*Your goal*
Using the data that follows, return exactly the lines from the one that contains "stand_base();" through the one that contains "if empty is", ends included.

____

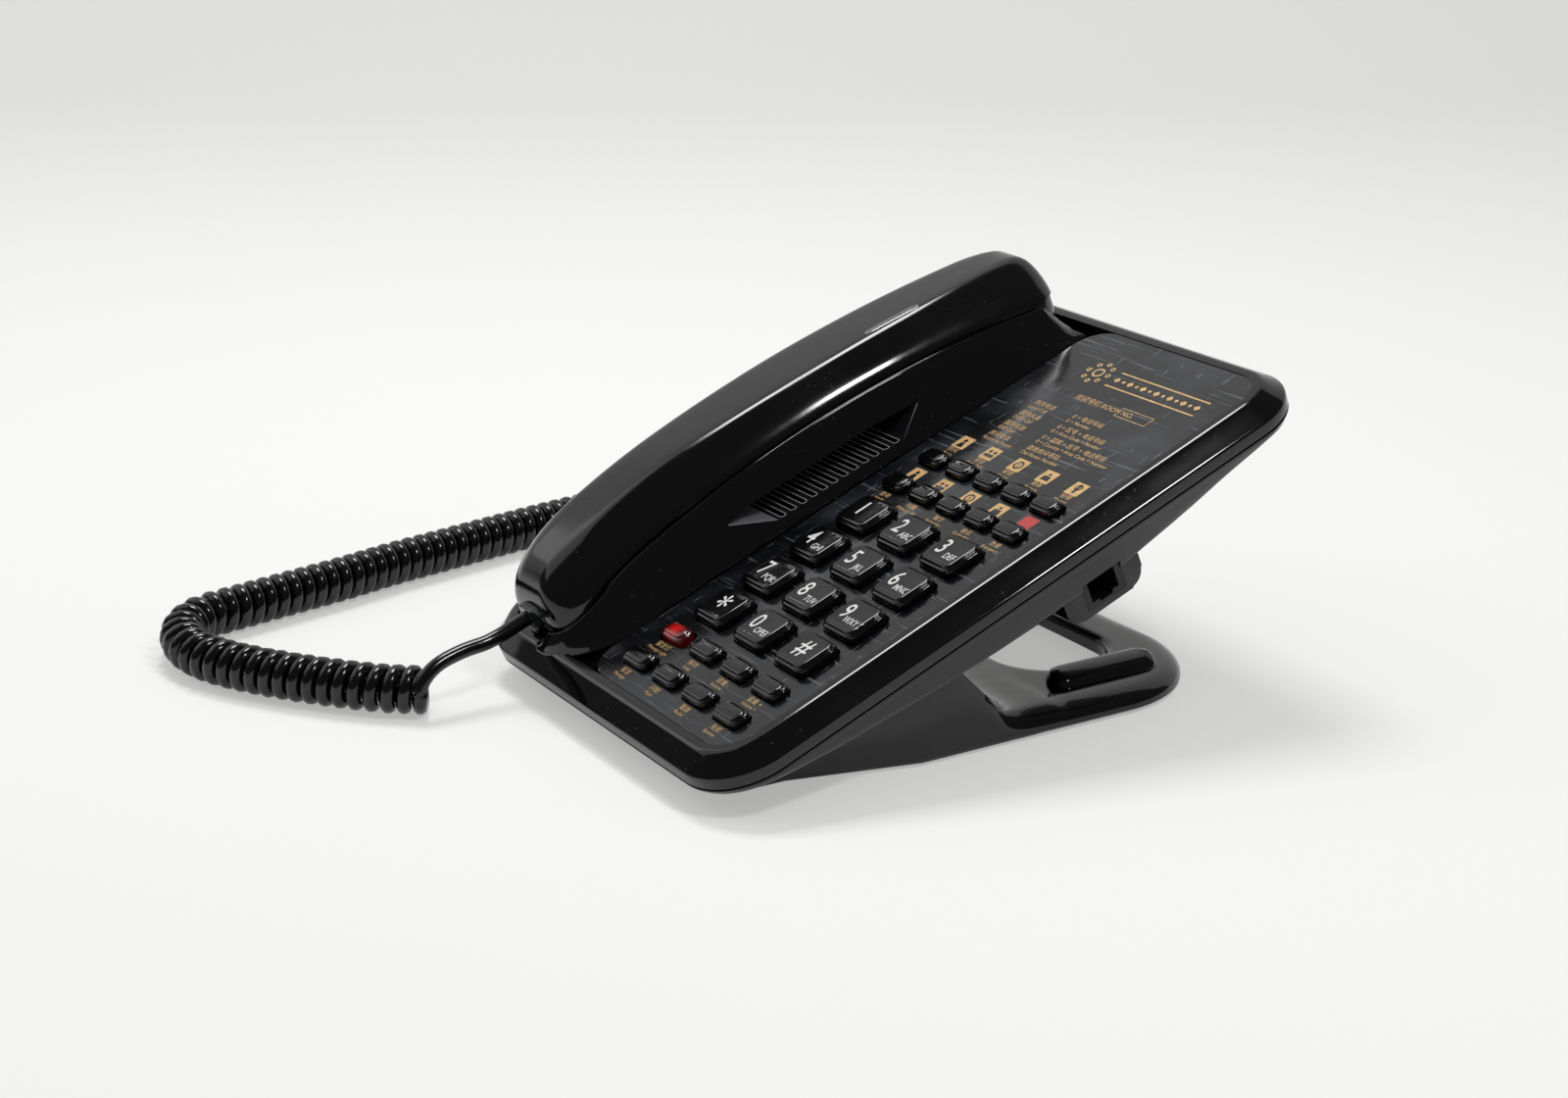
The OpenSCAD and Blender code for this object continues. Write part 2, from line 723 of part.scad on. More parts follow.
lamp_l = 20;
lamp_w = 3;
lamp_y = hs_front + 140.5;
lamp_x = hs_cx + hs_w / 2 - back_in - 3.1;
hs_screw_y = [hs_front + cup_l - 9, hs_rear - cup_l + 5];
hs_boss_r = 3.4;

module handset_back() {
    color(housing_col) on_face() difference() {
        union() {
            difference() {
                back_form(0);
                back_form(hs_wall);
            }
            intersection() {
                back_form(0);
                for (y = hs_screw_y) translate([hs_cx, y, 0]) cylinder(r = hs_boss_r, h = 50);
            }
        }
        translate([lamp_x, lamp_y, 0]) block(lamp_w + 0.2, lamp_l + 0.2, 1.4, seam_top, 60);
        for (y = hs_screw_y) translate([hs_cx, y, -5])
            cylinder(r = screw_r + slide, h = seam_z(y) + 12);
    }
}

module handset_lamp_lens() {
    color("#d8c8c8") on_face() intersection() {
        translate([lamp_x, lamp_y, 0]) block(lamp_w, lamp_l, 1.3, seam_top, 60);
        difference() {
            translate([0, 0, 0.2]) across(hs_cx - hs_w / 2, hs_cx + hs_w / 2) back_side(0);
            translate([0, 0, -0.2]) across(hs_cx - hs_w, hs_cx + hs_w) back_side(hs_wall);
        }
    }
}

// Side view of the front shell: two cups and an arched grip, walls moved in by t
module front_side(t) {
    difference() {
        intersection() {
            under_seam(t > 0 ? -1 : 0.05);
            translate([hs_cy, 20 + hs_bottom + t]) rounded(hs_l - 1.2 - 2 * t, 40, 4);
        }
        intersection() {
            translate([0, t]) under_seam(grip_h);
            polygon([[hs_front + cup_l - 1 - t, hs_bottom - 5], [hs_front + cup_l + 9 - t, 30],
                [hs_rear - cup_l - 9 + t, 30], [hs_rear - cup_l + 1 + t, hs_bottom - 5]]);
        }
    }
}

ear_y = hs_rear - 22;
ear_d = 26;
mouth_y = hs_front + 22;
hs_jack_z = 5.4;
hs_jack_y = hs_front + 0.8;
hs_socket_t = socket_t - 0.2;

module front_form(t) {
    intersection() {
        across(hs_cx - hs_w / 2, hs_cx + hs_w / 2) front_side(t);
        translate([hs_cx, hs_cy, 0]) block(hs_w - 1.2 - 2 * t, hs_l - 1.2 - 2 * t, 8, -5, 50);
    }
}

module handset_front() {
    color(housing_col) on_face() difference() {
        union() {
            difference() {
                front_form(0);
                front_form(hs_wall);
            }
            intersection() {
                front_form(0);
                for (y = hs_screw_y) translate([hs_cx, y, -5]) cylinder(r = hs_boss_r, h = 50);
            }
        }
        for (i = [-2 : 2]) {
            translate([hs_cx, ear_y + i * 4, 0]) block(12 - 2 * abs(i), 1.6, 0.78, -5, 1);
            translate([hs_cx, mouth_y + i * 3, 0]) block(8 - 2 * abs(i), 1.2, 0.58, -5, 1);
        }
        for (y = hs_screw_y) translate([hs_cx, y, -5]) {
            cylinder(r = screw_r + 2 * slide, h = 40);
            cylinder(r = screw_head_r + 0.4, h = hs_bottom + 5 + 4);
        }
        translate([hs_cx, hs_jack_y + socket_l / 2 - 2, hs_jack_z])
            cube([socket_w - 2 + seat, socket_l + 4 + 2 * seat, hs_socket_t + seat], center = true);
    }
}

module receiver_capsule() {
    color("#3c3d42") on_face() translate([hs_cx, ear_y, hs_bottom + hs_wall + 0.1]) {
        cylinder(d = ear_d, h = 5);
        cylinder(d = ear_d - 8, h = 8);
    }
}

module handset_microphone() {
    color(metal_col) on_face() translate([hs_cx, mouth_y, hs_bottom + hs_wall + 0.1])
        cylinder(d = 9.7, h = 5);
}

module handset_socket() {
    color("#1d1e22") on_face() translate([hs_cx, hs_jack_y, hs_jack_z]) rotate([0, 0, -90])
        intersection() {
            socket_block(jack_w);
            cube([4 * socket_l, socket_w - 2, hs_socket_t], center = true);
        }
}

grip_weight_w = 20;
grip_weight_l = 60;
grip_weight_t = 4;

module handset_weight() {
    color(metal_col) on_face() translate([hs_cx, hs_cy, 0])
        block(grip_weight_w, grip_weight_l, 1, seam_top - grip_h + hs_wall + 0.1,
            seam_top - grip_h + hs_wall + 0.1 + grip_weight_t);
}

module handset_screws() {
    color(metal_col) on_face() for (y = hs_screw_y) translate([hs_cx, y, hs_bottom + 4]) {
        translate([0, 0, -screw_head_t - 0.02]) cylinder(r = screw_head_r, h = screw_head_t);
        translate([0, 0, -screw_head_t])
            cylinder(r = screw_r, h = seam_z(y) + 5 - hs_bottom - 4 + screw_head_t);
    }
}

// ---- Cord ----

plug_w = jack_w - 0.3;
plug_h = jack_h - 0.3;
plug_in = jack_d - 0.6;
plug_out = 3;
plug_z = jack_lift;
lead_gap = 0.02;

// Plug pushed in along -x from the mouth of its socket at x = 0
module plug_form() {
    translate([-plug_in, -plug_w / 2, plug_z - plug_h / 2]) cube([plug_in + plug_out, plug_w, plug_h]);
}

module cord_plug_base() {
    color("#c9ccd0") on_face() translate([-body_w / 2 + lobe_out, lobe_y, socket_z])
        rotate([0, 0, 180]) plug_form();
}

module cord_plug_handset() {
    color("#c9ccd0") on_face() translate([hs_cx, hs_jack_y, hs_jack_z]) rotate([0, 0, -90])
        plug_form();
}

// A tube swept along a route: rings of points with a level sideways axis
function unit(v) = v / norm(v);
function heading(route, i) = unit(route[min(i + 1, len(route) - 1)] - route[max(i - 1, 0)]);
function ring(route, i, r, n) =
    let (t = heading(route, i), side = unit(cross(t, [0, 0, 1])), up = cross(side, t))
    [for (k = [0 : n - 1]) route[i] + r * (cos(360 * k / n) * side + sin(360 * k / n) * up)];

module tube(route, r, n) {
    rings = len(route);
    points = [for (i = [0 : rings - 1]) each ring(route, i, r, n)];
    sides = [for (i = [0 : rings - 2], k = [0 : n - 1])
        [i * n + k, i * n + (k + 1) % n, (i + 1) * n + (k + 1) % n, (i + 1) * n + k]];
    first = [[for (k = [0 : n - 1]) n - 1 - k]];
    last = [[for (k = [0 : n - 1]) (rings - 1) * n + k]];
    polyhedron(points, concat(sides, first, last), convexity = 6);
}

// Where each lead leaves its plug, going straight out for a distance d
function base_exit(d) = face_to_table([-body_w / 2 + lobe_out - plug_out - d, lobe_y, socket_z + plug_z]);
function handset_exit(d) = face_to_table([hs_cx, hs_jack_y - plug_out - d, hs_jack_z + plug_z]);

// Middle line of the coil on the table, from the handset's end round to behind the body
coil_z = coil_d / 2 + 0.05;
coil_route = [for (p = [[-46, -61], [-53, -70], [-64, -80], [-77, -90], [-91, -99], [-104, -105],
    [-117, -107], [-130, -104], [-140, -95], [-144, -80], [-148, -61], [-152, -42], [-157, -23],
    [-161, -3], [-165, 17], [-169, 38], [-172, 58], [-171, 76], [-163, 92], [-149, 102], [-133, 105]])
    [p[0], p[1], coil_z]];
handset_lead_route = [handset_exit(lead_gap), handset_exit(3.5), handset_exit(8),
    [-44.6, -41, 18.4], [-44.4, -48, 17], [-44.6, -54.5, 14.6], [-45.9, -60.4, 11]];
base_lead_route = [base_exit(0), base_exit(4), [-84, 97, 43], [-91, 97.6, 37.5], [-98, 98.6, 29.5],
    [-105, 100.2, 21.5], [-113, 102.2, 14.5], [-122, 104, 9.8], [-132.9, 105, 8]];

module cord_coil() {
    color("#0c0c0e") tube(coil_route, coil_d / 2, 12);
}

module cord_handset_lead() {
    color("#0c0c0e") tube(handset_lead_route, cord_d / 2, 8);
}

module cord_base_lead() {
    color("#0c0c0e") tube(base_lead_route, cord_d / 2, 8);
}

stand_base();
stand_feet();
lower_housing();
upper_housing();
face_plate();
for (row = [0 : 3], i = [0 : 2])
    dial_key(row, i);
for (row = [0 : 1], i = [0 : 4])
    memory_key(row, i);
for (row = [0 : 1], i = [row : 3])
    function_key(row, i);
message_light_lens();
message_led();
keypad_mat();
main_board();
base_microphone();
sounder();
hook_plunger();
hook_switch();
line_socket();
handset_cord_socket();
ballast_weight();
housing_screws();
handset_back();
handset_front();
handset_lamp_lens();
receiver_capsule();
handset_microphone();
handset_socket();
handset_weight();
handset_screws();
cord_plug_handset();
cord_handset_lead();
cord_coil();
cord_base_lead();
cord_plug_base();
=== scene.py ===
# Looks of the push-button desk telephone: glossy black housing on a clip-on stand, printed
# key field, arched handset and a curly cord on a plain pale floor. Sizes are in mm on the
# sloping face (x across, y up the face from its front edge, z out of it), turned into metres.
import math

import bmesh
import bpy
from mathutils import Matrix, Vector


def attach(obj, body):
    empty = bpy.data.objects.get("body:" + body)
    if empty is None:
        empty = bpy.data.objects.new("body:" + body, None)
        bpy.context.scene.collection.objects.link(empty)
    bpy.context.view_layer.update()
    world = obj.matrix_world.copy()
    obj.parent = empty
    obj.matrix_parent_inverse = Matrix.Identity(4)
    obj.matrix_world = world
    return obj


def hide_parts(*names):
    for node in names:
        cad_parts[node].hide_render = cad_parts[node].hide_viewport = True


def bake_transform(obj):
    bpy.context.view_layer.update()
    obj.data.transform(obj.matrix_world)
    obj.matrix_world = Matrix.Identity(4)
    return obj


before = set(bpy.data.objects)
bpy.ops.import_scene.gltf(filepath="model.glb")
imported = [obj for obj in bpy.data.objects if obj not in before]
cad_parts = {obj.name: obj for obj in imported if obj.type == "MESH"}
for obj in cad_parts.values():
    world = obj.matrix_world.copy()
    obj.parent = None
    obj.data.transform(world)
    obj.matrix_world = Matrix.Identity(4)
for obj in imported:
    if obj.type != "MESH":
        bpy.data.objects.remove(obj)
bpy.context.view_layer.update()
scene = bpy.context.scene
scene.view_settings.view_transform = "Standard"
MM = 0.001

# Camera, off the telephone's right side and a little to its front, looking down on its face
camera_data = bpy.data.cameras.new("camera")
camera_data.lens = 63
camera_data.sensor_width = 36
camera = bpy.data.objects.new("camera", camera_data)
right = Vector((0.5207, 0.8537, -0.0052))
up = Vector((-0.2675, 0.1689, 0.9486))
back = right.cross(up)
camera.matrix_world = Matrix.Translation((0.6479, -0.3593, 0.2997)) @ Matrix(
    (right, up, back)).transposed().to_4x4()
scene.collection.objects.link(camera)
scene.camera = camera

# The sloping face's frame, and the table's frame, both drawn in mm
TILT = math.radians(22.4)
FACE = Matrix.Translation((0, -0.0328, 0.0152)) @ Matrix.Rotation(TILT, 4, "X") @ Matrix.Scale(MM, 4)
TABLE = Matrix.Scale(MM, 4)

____

*Written reply*
stand_base();
stand_feet();
lower_housing();
upper_housing();
face_plate();
for (row = [0 : 3], i = [0 : 2])
    dial_key(row, i);
for (row = [0 : 1], i = [0 : 4])
    memory_key(row, i);
for (row = [0 : 1], i = [row : 3])
    function_key(row, i);
message_light_lens();
message_led();
keypad_mat();
main_board();
base_microphone();
sounder();
hook_plunger();
hook_switch();
line_socket();
handset_cord_socket();
ballast_weight();
housing_screws();
handset_back();
handset_front();
handset_lamp_lens();
receiver_capsule();
handset_microphone();
handset_socket();
handset_weight();
handset_screws();
cord_plug_handset();
cord_handset_lead();
cord_coil();
cord_base_lead();
cord_plug_base();
=== scene.py ===
# Looks of the push-button desk telephone: glossy black housing on a clip-on stand, printed
# key field, arched handset and a curly cord on a plain pale floor. Sizes are in mm on the
# sloping face (x across, y up the face from its front edge, z out of it), turned into metres.
import math

import bmesh
import bpy
from mathutils import Matrix, Vector


def attach(obj, body):
    empty = bpy.data.objects.get("body:" + body)
    if empty is None:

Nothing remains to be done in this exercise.